Whether you are a brand manager booking directly or a creative agency booking on behalf of a client, here is how to brief a studio properly.

Start With the Output, Not the Concept

Most studio briefs start with the creative concept: the mood, the aesthetic, the reference images. That is useful context, but the most important information for a studio team is the output: how many images or video clips do you need, what formats, and where will they be published?

Define your deliverables first. Is this a campaign for paid social? A hero film? A stills-and-video hybrid for a product launch? A series of images for a retailer's listing requirements? The output determines everything — the studio type, the lighting approach, the amount of time you need, and the equipment requirements. Brief backwards from output, then layer in creative context.

Be Specific About Space Requirements

Studios vary significantly in size, configuration, and capability. A brief that says "we need a studio space" tells a studio nothing useful. A brief that says "we need a space that fits a four-person production team, two models, a rack of garments, a stills photographer and a video operator, shooting on a white cyclorama for a half-day" is something a studio can actually respond to.

Cover the following in your brief: number of people on set, type of backdrop or set required (white background, dark/blackout, specific set build), whether you need a separate area for styling and makeup, equipment you are bringing versus equipment you need the studio to provide, and the approximate run time of the shoot.

Share Your Reference Images

The fastest way to align on aesthetic expectations is to share visual references. A mood board, a Pinterest link, or three to five example images from brands or campaigns you admire tells a studio team more than any written description. Reference images also help identify potential mismatches early — if your references show large-scale set builds and your budget is for a half-day hire, that conversation is much better to have before the booking than on the day.

Be specific about which elements of the reference you are drawn to. Are you responding to the lighting quality? The colour palette? The model direction? The set design? Identifying the specific visual elements you want to replicate helps the team understand what is and is not negotiable in the execution.

Communicate Technical Constraints

If your campaign has specific technical requirements, communicate them upfront. This includes things like: camera systems you are shooting on (relevant to lighting matching), colour temperature requirements, any deliverables that require specific aspect ratios (vertical for TikTok, square for Instagram grid, widescreen for YouTube), and whether you need any behind-the-scenes content captured simultaneously.
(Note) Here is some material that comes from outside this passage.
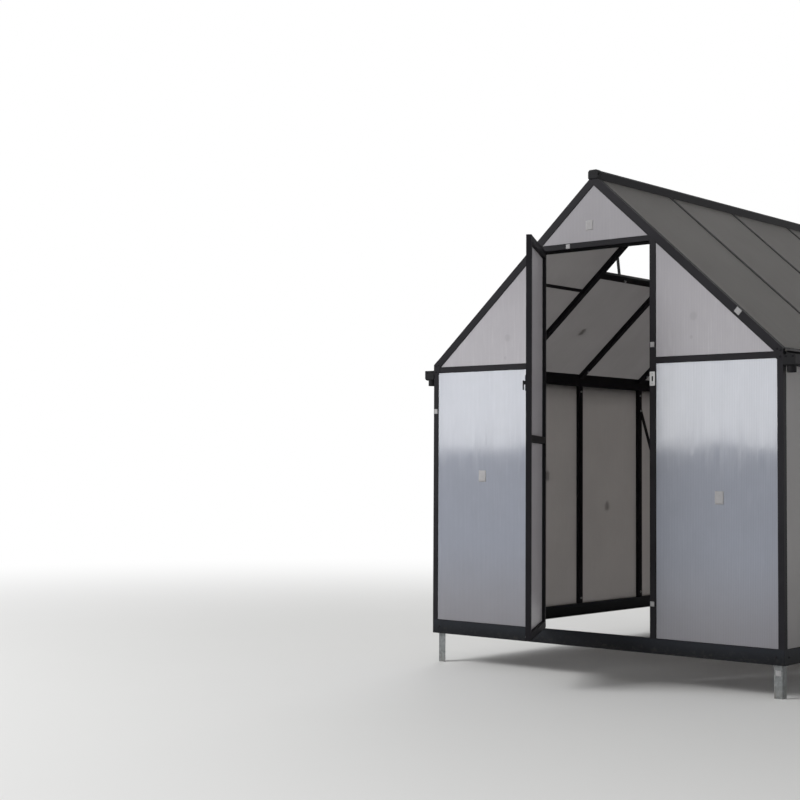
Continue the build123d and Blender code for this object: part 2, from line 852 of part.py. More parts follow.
def hinge_level(z):
    """Level plane through the hinge axis, with sketch x along the leaf and sketch y behind it."""
    return Plane(origin=hinge_axis + Vector(0, 0, z), x_dir=leaf_along, z_dir=(0, 0, 1))


mid_rail_z = base_bottom + mid_rail_height
door_lights = (
    (leaf_low + leaf_bar, mid_rail_z - leaf_bar / 2),
    (mid_rail_z + leaf_bar / 2, leaf_high - leaf_bar),
)
light_near = hinge_inset + leaf_bar
light_far = leaf_end - leaf_bar
pocket_depth = hinge_proud + seat

with BuildPart() as door_frame:
    with BuildSketch(leaf_plane(leaf_back)):
        plate((hinge_inset, leaf_low), (leaf_end, leaf_high))
        for low, high in door_lights:
            plate((light_near, low), (light_far, high), Mode.SUBTRACT)
    extrude(amount=leaf_thickness)
    with BuildSketch(leaf_plane(pocket_depth)):
        for low, high in door_lights:
            plate(
                (light_near - leaf_groove, low - leaf_groove),
                (light_far + leaf_groove, high + leaf_groove),
            )
    extrude(amount=groove, mode=Mode.SUBTRACT)
save(door_frame.part, "door_frame")

leaf_sheet = leaf_groove - edge_gap

with BuildPart() as door_panels:
    with BuildSketch(leaf_plane(pocket_depth)):
        for low, high in door_lights:
            plate(
                (light_near - leaf_sheet, low - leaf_sheet),
                (light_far + leaf_sheet, high + leaf_sheet),
            )
    extrude(amount=panel)
save(door_panels.part, "door_panels")

# Hinges: two fixed knuckles and a pin on the jamb, one knuckle between them on the leaf
hinge_half = 1.5 * knuckle_height + knuckle_gap
hinge_levels = (leaf_low + hinge_end, (leaf_low + leaf_high) / 2, leaf_high - hinge_end)

with BuildPart() as jamb_hinges:
    for z in hinge_levels:
        with BuildSketch(gable_plane(front_y)):
            plate(
                (-door_half - hinge_reach, z - hinge_half),
                (hinge_x - hinge_clear, z + hinge_half),
            )
        extrude(amount=hinge_plate)
        for low in (z - hinge_half, z + hinge_half - knuckle_height):
            with BuildSketch(Plane(origin=(hinge_x, hinge_y, low))):
                Circle(knuckle_radius)
                plate((-hinge_clear - knuckle_radius, hinge_proud - hinge_plate), (0, hinge_proud))
            extrude(amount=knuckle_height)
        with BuildSketch(Plane(origin=(hinge_x, hinge_y, z - hinge_half))):
            Circle(pin_radius)
        extrude(amount=2 * hinge_half)
save(jamb_hinges.part, "jamb_hinges")

with BuildPart() as door_hinges:
    for z in hinge_levels:
        with BuildSketch(leaf_plane(hinge_proud)):
            plate((hinge_clear, z - hinge_half), (hinge_clear + hinge_reach, z + hinge_half))
        extrude(amount=hinge_plate)
        with BuildSketch(hinge_level(z - knuckle_height / 2)):
            Circle(knuckle_radius)
            plate((0, hinge_proud - hinge_plate), (hinge_clear + knuckle_radius, hinge_proud))
        extrude(amount=knuckle_height)
        with BuildSketch(hinge_level(z - knuckle_height / 2)):
            Circle(pin_radius + pin_gap)
        extrude(amount=knuckle_height, mode=Mode.SUBTRACT)
save(door_hinges.part, "door_hinges")

# Latch: a plate, a round boss and a lever on the outer face of the free stile
latch_z = base_bottom + latch_height

with BuildPart() as door_latch:
    with BuildSketch(leaf_plane(hinge_proud)):
        with Locations((latch_centre, latch_z)):
            RectangleRounded(latch_plate_width, latch_plate_height, latch_plate_width / 4)
    extrude(amount=latch_plate_thickness)
    with BuildSketch(leaf_plane(hinge_proud - latch_plate_thickness)):
        with Locations((latch_centre, latch_z)):
            Circle(latch_boss_radius)
    extrude(amount=latch_boss_height - latch_lever_thickness)
    with BuildSketch(leaf_plane(hinge_proud - latch_plate_thickness - latch_boss_height + latch_lever_thickness)):
        with Locations((latch_centre, latch_z - latch_lever_length / 4)):
            SlotOverall(latch_lever_length, latch_lever_width, rotation=90)
    extrude(amount=latch_lever_thickness)
save(door_latch.part, "door_latch")

with BuildPart() as strike_plate:
    with BuildSketch(gable_plane(front_y)):
        with Locations((door_half + jamb_face / 2, base_bottom + strike_centre)):
            RectangleRounded(strike_width, strike_height, strike_corner)
            SlotOverall(strike_slot_height, strike_slot_width, rotation=90, mode=Mode.SUBTRACT)
    extrude(amount=strike_thickness)
save(strike_plate.part, "strike_plate")
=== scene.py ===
import json
import math

import bmesh
import bpy
import numpy as np
from mathutils import Matrix, Vector


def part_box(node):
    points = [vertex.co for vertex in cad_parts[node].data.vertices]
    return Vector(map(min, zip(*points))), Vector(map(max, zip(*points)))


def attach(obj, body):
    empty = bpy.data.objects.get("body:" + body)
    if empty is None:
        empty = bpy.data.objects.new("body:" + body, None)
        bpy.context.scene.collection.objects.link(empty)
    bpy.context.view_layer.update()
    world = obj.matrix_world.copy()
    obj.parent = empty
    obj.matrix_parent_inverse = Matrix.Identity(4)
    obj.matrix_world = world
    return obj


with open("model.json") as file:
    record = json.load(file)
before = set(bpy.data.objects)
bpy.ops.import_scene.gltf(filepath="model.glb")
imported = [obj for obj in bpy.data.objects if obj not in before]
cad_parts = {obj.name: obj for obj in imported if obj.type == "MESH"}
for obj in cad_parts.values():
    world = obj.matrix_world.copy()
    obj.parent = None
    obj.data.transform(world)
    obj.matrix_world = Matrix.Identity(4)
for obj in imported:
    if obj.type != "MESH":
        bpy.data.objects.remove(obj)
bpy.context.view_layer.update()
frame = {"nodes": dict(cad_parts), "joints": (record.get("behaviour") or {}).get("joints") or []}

nodes = frame["nodes"]
print("frame loaded:", len(nodes), "nodes")

# Sizes of the bars and sheets, in metres, and the pitch in degrees
bars = {
    "pitch": 41.75,
    "depth": 0.027,
    "face": 0.037,
    "cap": 0.022,
    "seat": 0.0084,
    "rakeFace": 0.036,
    "postFace": 0.027,
    "overhang": 0.012,
    "sheet": 0.006,
}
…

If you are working with an external photographer or director who will be bringing their own equipment, share that information too. It affects studio setup, electrical requirements, and how the studio team plans the space.

Agree Logistics Before the Day

Shoot days run late when logistics have not been confirmed in advance. Confirm access times (especially if you need to load in before the scheduled start), parking arrangements, facilities available on site (changing rooms, kitchen, bathroom), and any rules around the space (no food in the studio, equipment handling policies, etc.).

Also confirm how images and footage will be handled after the shoot. Who is responsible for the memory cards or drives? Is there a delivery timeline? These conversations are easier to have before a shoot than after.

Book a Studio That Understands Brand Work

STU 22 in Wapping works regularly with brands, creative agencies, and in-house marketing teams. Our Cove studio (infinity cyclorama) handles clean commercial and campaign work; our Blackout Studio handles darker, more editorial and cinematic content; and our Portal handles music and digital content production.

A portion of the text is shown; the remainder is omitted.